«Ce n’est pas un questionnaire de police» : à la nuit de la solidarité 2024, le difficile décompte des sans-abri de Paris

La salle de la mairie du 6e arrondissement de Paris est comble. Des bénévoles de tous âges, venus participer l’édition 2024 de la «Nuit de la Solidarité», écoutent avec attention les explications de Paul Henry, attaché à la direction des solidarités de la Ville de Paris, qui mène la formation avant le départ prévu à 22h. Dans toute la ville, plusieurs centaines de bénévoles arpenteront les rues pour compter le nombre de personnes qui n’ont pas d’endroit où dormir pendant la nuit.

Sur l’écran de la salle défilent les indications pour remplir les différents questionnaires, censés correspondre aux cas rencontrés : personne seule, couple ou famille, groupe de cinq personnes ou plus, enfants, tentes… «En cas de situation de vulnérabilité, particulièrement pour les femmes ou les mineurs, il faut appeler le 15 ou les pompiers», rappelle Paul Henry.

«ce n’est pas un questionnaire de police» : à la nuit de la solidarité 2024, le difficile décompte des sans-abri de paris

«Ce n’est pas un questionnaire de police»

Les questions pratiques fusent, les soupirs et les rires aussi. C’est que les questionnaires sont difficilement déchiffrables, et les cas possibles innombrables. «Là on n’est pas dans l’humain, on est dans la méthodologie», insiste Paul Henry. Une remarque qui peut surprendre, tant tout semble rappeler l’organisation d’une action sociale. Pourtant, la nuit de la solidarité n’est pas une maraude, mais bien un recensement : l’initiative, lancée depuis 2018 à Paris intra-muros, s’étend peu à peu depuis 2022 au reste de la métropole, et dans plusieurs villes de France. Outre le décompte, il s’agit aussi pour la mairie d’interroger ces personnes sur leur accompagnement social afin d’améliorer les services publics.

Ce dispositif inspiré par d’autres métropoles mondiales pourrait s’étendre à la France entière : la veille, le Sénat a adopté une proposition de loi émanant de la gauche qui vise à imposer à toutes les communes un décompte annuel, et un dispositif comme celui de Paris à toutes les communes de plus de 100.000 habitants.

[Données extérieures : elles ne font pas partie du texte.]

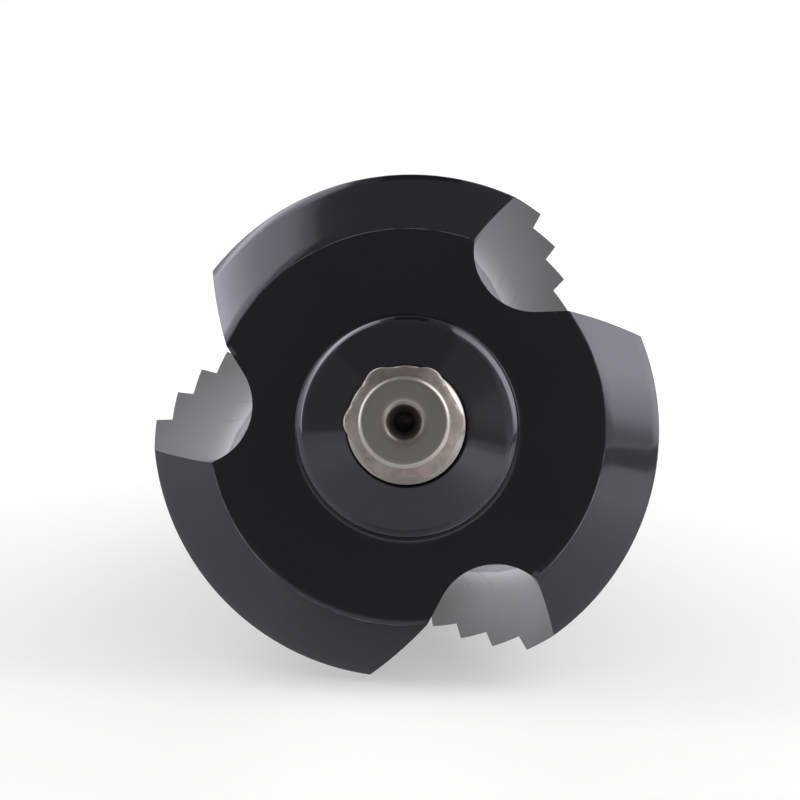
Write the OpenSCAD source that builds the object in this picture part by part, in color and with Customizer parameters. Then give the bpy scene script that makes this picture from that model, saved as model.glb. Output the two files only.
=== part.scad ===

«J’ai utilisé les données de l’édition précédente dans le cadre d’un projet à Sciences Po», explique Veronica, qui y étudie en master. C’est la première fois qu’elle participe à l’initiative : «je me suis dit que c’était une bonne manière de contribuer à l’enquête», ajoute-t-elle. À ses côtés, Marie raconte venir elle aussi pour la première fois, après en avoir entendu parler par une amie. Son frère, Paul, venu de La Rochelle pour passer le week-end en famille, a été embarqué dans l’aventure. Yen Ling et Dominique, qui participe chaque année à l’initiative depuis 2019, complètent l’équipe menée par Paul Henry. «C’est pas un questionnaire de police, l’idée c’est d’avoir une conversation fluide», rappelle justement le chef d’équipe, alors que Veronica et Paul s’entraînent à poser les questions.

«On ne réveille pas quelqu’un qui dort !»

Une fois les chasubles enfilées, les équipes sont prêtes à partir : «rappelez-vous, on reste en groupe, on ne réveille pas quelqu’un qui dort, on reste humain, et surtout, on ne stresse pas sur la numérotation des questionnaires !» lance en guise d’ultimes consignes l’une des organisatrices, qui attendra ici, «au QG», que toutes les équipes reviennent pour récupérer les documents.

«ce n’est pas un questionnaire de police» : à la nuit de la solidarité 2024, le difficile décompte des sans-abri de paris

Direction le «secteur 10», qui longe les berges. Munie de la carte, Veronica décide de l’itinéraire. L’équipe se met en route et suit les quais face au Louvre : Paul, qui n’habite pas Paris, ne peut s’empêcher de prendre quelques photos. Rapidement, des membres de l’équipe rencontrent un homme qui se promène le long de l’eau.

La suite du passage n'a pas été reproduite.